Problem to work on: Please write out the material below exactly as given.

>> Begin

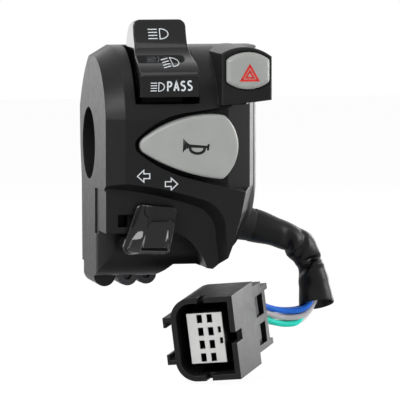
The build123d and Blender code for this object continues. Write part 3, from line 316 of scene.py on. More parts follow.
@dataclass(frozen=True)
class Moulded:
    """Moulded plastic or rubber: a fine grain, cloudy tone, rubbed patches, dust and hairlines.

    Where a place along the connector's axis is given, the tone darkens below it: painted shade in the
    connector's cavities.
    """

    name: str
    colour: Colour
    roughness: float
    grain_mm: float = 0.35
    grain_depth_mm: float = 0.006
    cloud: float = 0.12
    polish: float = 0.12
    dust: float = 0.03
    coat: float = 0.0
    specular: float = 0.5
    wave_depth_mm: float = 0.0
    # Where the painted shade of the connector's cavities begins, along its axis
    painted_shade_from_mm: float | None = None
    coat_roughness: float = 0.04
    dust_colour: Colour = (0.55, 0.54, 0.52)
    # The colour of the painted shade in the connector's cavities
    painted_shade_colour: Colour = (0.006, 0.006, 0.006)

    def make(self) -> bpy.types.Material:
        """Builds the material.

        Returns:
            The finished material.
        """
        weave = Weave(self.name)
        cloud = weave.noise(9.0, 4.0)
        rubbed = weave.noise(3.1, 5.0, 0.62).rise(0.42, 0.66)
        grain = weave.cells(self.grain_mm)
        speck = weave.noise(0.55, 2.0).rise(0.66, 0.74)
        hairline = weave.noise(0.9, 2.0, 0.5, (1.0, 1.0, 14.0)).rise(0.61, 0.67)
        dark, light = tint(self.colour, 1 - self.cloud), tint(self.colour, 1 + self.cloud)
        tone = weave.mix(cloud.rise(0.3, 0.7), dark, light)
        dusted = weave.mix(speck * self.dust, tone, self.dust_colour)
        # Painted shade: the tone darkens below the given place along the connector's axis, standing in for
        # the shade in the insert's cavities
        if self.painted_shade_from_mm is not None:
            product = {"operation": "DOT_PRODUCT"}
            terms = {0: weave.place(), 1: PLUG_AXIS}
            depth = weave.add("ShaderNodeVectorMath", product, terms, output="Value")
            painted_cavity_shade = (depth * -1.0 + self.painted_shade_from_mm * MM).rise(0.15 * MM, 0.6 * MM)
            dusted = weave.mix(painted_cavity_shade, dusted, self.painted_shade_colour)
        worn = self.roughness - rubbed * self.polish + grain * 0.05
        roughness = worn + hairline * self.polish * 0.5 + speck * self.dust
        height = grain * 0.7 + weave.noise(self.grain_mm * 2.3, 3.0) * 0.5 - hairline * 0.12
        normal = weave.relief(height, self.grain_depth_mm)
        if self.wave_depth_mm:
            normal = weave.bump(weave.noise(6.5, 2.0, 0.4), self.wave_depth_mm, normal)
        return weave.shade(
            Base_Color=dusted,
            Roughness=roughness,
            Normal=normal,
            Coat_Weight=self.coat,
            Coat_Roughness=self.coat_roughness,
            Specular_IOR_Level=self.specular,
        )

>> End

The reply:
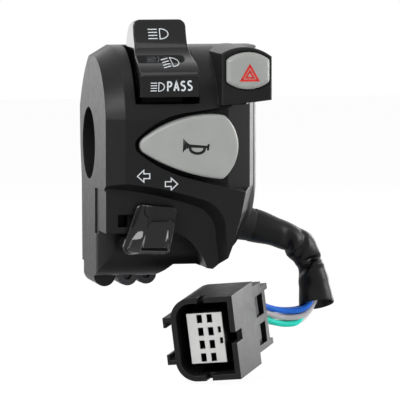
The build123d and Blender code for this object continues. Write part 3, from line 316 of scene.py on. More parts follow.
@dataclass(frozen=True)
class Moulded:
    """Moulded plastic or rubber: a fine grain, cloudy tone, rubbed patches, dust and hairlines.

    Where a place along the connector's axis is given, the tone darkens below it: painted shade in the
    connector's cavities.
    """

    name: str
    colour: Colour
    roughness: float
    grain_mm: float = 0.35
    grain_depth_mm: float = 0.006
    cloud: float = 0.12
    polish: float = 0.12
    dust: float = 0.03
    coat: float = 0.0
    specular: float = 0.5
    wave_depth_mm: float = 0.0
    # Where the painted shade of the connector's cavities begins, along its axis
    painted_shade_from_mm: float | None = None
    coat_roughness: float = 0.04
    dust_colour: Colour = (0.55, 0.54, 0.52)
    # The colour of the painted shade in the connector's cavities
    painted_shade_colour: Colour = (0.006, 0.006, 0.006)

    def make(self) -> bpy.types.Material:
        """Builds the material.

        Returns:
            The finished material.
        """
        weave = Weave(self.name)
        cloud = weave.noise(9.0, 4.0)
        rubbed = weave.noise(3.1, 5.0, 0.62).rise(0.42, 0.66)
        grain = weave.cells(self.grain_mm)
        speck = weave.noise(0.55, 2.0).rise(0.66, 0.74)
        hairline = weave.noise(0.9, 2.0, 0.5, (1.0, 1.0, 14.0)).rise(0.61, 0.67)
        dark, light = tint(self.colour, 1 - self.cloud), tint(self.colour, 1 + self.cloud)
        tone = weave.mix(cloud.rise(0.3, 0.7), dark, light)
        dusted = weave.mix(speck * self.dust, tone, self.dust_colour)
        # Painted shade: the tone darkens below the given place along the connector's axis, standing in for
        # the shade in the insert's cavities
        if self.painted_shade_from_mm is not None:
            product = {"operation": "DOT_PRODUCT"}
            terms = {0: weave.place(), 1: PLUG_AXIS}
            depth = weave.add("ShaderNodeVectorMath", product, terms, output="Value")
            painted_cavity_shade = (depth * -1.0 + self.painted_shade_from_mm * MM).rise(0.15 * MM, 0.6 * MM)
            dusted = weave.mix(painted_cavity_shade, dusted, self.painted_shade_colour)
        worn = self.roughness - rubbed * self.polish + grain * 0.05
        roughness = worn + hairline * self.polish * 0.5 + speck * self.dust
        height = grain * 0.7 + weave.noise(self.grain_mm * 2.3, 3.0) * 0.5 - hairline * 0.12
        normal = weave.relief(height, self.grain_depth_mm)
        if self.wave_depth_mm:
            normal = weave.bump(weave.noise(6.5, 2.0, 0.4), self.wave_depth_mm, normal)
        return weave.shade(
            Base_Color=dusted,
            Roughness=roughness,
            Normal=normal,
            Coat_Weight=self.coat,
            Coat_Roughness=self.coat_roughness,
            Specular_IOR_Level=self.specular,
        )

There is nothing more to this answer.